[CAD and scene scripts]
——————
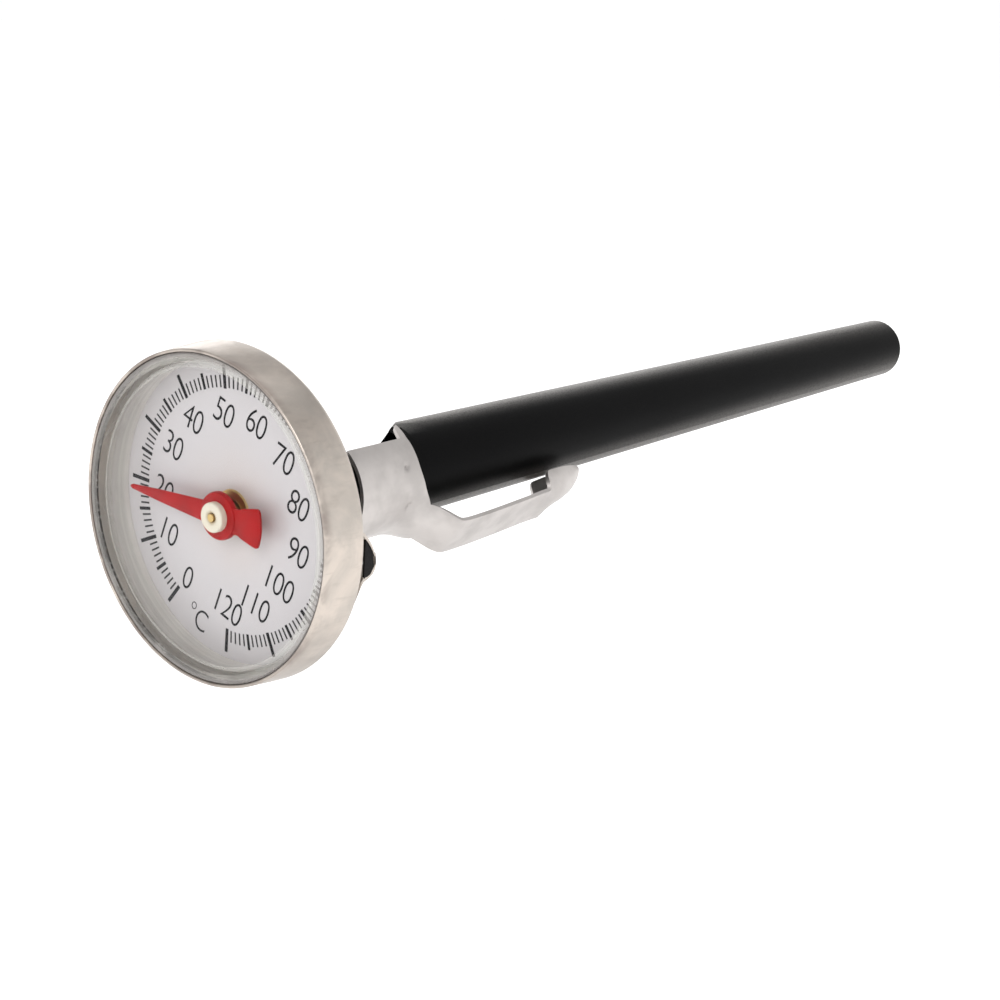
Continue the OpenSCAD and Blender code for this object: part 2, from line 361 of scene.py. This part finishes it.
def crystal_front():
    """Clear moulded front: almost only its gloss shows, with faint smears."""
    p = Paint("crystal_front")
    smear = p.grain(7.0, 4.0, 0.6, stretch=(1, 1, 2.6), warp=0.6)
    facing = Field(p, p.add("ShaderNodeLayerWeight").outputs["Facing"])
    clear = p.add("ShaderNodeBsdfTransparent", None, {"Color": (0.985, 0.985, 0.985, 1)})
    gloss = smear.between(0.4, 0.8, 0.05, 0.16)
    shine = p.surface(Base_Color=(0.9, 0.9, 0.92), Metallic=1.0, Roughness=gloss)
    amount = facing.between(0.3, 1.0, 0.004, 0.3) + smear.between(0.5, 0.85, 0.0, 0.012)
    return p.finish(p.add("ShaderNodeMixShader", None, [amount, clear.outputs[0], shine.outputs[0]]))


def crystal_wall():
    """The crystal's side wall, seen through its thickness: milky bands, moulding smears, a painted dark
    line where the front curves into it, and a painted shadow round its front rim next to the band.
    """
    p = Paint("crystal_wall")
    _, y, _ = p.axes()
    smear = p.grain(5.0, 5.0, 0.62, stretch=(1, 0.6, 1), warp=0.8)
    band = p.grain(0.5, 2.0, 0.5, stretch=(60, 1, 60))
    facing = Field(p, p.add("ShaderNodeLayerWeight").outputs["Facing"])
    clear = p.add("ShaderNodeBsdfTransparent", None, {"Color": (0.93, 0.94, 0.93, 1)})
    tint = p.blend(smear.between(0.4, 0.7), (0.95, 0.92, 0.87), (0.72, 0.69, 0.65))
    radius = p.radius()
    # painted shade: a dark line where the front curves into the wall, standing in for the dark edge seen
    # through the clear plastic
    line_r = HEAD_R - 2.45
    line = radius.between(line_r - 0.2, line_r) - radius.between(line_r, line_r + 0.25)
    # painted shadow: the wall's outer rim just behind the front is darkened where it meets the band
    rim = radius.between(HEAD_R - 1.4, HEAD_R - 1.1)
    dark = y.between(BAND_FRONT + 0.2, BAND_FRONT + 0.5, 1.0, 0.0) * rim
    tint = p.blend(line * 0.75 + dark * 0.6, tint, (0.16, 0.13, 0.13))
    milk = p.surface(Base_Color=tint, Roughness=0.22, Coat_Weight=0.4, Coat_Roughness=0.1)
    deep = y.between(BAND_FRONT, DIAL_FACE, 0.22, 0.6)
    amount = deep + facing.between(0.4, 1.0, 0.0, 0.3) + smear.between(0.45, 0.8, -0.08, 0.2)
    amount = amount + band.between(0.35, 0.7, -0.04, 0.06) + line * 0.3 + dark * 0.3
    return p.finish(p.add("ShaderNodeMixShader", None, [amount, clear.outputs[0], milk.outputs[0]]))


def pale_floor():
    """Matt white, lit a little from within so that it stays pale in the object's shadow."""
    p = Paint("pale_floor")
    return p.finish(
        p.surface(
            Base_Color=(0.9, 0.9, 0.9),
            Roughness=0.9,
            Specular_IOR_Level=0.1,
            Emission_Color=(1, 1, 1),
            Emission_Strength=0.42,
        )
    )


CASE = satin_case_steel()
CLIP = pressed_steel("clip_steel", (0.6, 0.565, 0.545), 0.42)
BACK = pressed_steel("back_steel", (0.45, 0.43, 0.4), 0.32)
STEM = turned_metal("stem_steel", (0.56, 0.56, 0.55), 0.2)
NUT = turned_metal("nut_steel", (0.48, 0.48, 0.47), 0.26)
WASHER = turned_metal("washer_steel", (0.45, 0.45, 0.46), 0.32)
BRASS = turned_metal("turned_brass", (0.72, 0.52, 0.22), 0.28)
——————
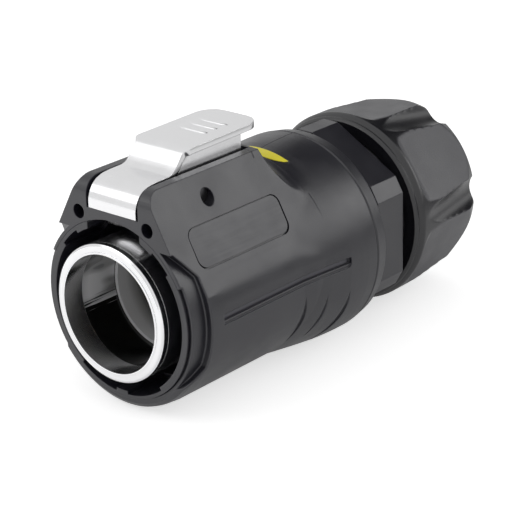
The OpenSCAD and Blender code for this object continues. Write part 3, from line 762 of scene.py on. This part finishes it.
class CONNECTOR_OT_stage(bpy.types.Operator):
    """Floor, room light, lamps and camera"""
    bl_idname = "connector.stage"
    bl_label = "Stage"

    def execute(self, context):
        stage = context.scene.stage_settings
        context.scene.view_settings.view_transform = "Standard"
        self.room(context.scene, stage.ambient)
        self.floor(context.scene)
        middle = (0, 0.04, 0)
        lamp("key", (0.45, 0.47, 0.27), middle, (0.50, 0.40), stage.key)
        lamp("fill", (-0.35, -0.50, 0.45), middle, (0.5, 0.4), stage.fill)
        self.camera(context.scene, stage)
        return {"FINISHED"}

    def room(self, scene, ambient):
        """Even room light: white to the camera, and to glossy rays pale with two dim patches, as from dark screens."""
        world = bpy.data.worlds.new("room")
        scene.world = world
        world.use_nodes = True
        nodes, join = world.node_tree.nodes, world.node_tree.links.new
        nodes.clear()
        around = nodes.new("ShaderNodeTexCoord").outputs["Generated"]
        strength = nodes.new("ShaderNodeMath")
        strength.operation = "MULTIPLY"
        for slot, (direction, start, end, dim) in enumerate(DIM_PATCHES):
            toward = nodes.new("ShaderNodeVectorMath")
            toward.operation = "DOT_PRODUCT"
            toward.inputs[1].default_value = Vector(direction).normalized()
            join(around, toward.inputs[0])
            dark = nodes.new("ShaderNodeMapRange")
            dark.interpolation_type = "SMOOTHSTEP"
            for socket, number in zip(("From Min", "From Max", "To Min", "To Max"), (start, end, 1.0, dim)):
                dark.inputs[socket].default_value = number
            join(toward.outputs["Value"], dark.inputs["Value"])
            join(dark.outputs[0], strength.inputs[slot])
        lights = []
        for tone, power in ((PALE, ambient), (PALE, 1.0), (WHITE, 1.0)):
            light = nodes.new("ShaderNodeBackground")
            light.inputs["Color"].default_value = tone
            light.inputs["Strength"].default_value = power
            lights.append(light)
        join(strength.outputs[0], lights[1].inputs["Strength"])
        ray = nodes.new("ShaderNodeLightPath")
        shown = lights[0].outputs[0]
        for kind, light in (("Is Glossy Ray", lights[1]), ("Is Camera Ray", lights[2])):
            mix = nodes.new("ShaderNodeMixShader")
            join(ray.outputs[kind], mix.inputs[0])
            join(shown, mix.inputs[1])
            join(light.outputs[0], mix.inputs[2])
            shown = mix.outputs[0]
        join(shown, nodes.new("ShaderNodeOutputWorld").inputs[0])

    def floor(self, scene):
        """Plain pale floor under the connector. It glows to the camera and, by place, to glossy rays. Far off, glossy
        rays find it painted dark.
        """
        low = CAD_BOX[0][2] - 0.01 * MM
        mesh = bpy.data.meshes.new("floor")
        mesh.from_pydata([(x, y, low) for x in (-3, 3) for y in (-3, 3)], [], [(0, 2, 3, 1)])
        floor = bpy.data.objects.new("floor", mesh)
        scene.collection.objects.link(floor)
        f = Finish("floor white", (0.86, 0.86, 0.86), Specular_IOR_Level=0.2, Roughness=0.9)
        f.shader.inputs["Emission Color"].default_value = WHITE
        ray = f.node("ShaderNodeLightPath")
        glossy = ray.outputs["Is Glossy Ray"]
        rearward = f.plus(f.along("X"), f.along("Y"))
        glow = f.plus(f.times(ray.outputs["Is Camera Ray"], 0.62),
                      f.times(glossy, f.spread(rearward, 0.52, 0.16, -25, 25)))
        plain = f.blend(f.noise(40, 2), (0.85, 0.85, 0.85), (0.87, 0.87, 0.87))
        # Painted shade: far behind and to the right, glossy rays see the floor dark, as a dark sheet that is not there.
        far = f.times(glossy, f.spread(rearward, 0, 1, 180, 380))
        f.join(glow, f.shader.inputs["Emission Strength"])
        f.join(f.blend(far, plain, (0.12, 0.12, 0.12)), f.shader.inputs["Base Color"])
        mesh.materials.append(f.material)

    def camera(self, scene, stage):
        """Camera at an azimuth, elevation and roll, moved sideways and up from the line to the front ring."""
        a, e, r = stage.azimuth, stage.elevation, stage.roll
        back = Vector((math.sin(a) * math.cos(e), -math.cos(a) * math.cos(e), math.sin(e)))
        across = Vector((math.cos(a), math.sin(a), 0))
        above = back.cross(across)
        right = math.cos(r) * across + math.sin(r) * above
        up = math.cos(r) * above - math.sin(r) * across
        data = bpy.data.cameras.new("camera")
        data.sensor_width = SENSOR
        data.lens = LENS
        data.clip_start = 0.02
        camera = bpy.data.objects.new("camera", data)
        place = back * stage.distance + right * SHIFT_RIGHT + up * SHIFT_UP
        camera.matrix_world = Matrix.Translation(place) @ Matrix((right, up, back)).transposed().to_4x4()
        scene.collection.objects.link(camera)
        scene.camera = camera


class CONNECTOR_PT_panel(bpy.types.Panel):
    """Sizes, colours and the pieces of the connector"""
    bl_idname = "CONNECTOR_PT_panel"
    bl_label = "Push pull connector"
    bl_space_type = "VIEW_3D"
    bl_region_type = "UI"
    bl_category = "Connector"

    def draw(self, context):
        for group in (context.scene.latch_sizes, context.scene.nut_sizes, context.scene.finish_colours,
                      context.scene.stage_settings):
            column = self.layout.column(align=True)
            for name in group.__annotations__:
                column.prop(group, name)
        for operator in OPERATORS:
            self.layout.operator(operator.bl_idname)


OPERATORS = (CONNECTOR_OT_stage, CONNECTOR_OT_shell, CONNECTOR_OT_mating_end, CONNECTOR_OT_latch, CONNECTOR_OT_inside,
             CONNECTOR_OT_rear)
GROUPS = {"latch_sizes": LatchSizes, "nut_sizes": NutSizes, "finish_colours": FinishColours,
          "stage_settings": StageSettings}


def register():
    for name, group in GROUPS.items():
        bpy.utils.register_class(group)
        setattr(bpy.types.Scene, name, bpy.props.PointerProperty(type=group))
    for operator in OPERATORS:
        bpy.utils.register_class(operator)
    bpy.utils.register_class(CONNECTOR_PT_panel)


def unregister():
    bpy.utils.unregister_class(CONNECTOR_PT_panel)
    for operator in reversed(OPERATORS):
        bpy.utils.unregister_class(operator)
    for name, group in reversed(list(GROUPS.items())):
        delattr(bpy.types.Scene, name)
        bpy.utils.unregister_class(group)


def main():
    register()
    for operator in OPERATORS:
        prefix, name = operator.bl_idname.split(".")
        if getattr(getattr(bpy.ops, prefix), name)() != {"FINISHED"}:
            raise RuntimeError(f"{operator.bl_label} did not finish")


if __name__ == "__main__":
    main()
——————
Quote nothing but the lines that run from the line containing "Continue the OpenSCAD" through the line containing "[amount, clear.outputs[0], shine.outputs[0]]))", keeping both of them word for word.

Continue the OpenSCAD and Blender code for this object: part 2, from line 361 of scene.py. This part finishes it.
def crystal_front():
    """Clear moulded front: almost only its gloss shows, with faint smears."""
    p = Paint("crystal_front")
    smear = p.grain(7.0, 4.0, 0.6, stretch=(1, 1, 2.6), warp=0.6)
    facing = Field(p, p.add("ShaderNodeLayerWeight").outputs["Facing"])
    clear = p.add("ShaderNodeBsdfTransparent", None, {"Color": (0.985, 0.985, 0.985, 1)})
    gloss = smear.between(0.4, 0.8, 0.05, 0.16)
    shine = p.surface(Base_Color=(0.9, 0.9, 0.92), Metallic=1.0, Roughness=gloss)
    amount = facing.between(0.3, 1.0, 0.004, 0.3) + smear.between(0.5, 0.85, 0.0, 0.012)
    return p.finish(p.add("ShaderNodeMixShader", None, [amount, clear.outputs[0], shine.outputs[0]]))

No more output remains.